With pleasure, I watch him walking in without giving me so much as a goodbye glance. Motherhood without staff is relentless and exhausting and I am a much better mother to my son with his being away from me a few days a week – possibly even a nicer person, as my husband asserts.

Sophie Law
Lower Heyford, Oxfordshire

Teeing off

Sir: Charlotte Eagar is spot on (‘Not safe for work’, 1 April). People in their fifties are not a bunch of natural slackers. Most of us want to continue working, but for the reasons Charlotte cites, many aren’t able to.

I got lucky and, aged 55, was given a job at Lloyds Bank when they needed help after the financial crisis. It was the most demanding and fun job I had since working for Mrs Thatcher and John Major at No. 10. Having been given that chance, I am still working part-time aged 69. I support The Spectator’s drive to get older people back into work, but please pay attention to Charlotte’s thoughts as to why they can’t. We’re not all loafing around on the golf course. Many older people would like to work but are denied the chance. Please keep on campaigning for those chances.


Dominic Morris CBE
Woburn, Bedfordshire

Religious equality

Sir: ‘On the positive side, he is the first Muslim leader of any country in the western world,’ says Alex Salmond (Diary, 1 April) about Humza Yousaf, the new First Minister of Scotland. Yet his rival candidate Kate Forbes was vilified for being a Christian.

Eva Tyson
Dalgety Bay, Fife

Bad Hare day

Sir: In his Diary (25 March), David Hare states that Adelaide Writers’ Week was under attack for hosting two Palestinian writers who ‘unsurprisingly had made disparaging remarks about the occupation’.

The writers he refers to are Mohammed el-Kurd and Susan Abulhawa.

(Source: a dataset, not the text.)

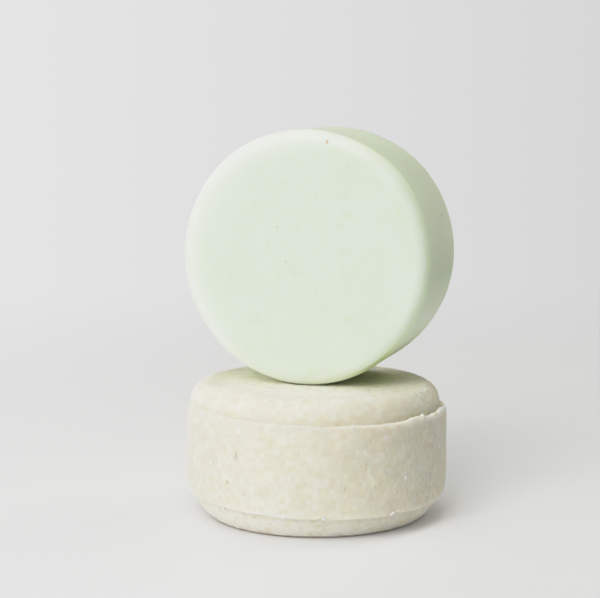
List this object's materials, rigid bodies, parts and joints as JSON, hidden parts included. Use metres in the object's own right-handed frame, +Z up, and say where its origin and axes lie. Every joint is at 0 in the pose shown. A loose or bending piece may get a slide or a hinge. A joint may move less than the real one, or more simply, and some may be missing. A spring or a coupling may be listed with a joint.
{
  "type": "shaving soap puck pair",
  "caption": "Round shaving soaps: a smooth mint puck stands on its rim on a pressed cream puck and lifts off it.",
  "frame": {"origin": "centre of the pressed puck's foot, on the surface it stands on", "axes": "+Z up along the pressed puck's axis; -Y the way the smooth puck's front face looks; +X to its right"},
  "size_m": [0.0709, 0.0713, 0.1047],
  "materials": {
    "pressed_soap": "matte",
    "soap_crumb": "matte",
    "smooth_soap": "satin",
    "plant_fleck": "matte"
  },
  "bodies": {
    "pressed_puck": {"pressed_puck": "pressed_soap", "pressed_puck_crumbs": "soap_crumb"},
    "smooth_puck": {"smooth_puck": "smooth_soap", "smooth_puck_flecks": "plant_fleck"}
  },
  "joints": [
    {"name": "lift_off", "type": "slide", "parent": "pressed_puck", "child": "smooth_puck", "axis": [0, 0, 1], "range_m": [0, 0.08]}
  ]
}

El-Kurd has described Zionists as having an ‘unquenchable thirst for Palestinian blood and land’ and ‘kristallnachting us in real time’. Abulhawa has called Volodymyr Zelensky a ‘Nazi-promoting Zionist’. These ahistorical, deliberately offensive comparisons of Israel to Nazi Germany and the reference to Zelensky’s Jewish ethnicity cross the line from criticism of Israel to anti-Semitism. It is not surprising that major sponsors sought to distance themselves from the Adelaide festival.

Adrian Steele
London SW17

Local time

Sir: I completely agree with Lucy Holden regarding old men’s pubs (‘Local heroes’, 1 April). I’m 67 and love them for the same reasons: their erudition (yes, really), safety and urbanity. Where I live in leafy Bucks there are none; only a pastiche try-hard or three, full of the young, in and around new-money Beaconsfield.

My favourite old man pub is in London: the Hornsey Arms, where the regulars are all of a certain age. The pub is comfortable and genuinely cheerful, and the staff are a true delight, who – the real acid test – know how to pour Guinness correctly too.

Michael Wingert
High Wycombe, Buckinghamshire

But is it art?

Sir: While waiting for a train at Carlisle, I decided to pass the time with a coffee and a copy of The Spectator. But before I could open it, my eye was caught by the sight of two men preparing a brand-new piano for installation on one of the platforms. It came equipped with castors, which obviously pose a risk on a train platform, so their first task was to remove them. They eagerly set about this with a club hammer, and before I had the opportunity to suggest unscrewing the castors, they had caused a large crack. The opportunity to intervene having passed, I opened my magazine, only to read about the 1960s craze for piano destruction art (Arts, 11 March). Ever since, I have been trying to decide whether the acts I witnessed should fall into the category of hopelessly botched job or high art.

John Higgon
Dumfries, Dumfries & Galloway

Marriage blessing

Sir: The grace and happiness in Jeremy Clarke’s final paragraph last week brought tears to my eyes (Low life, 1 April). May their marriage bring him and Catriona even more joy in the days to come.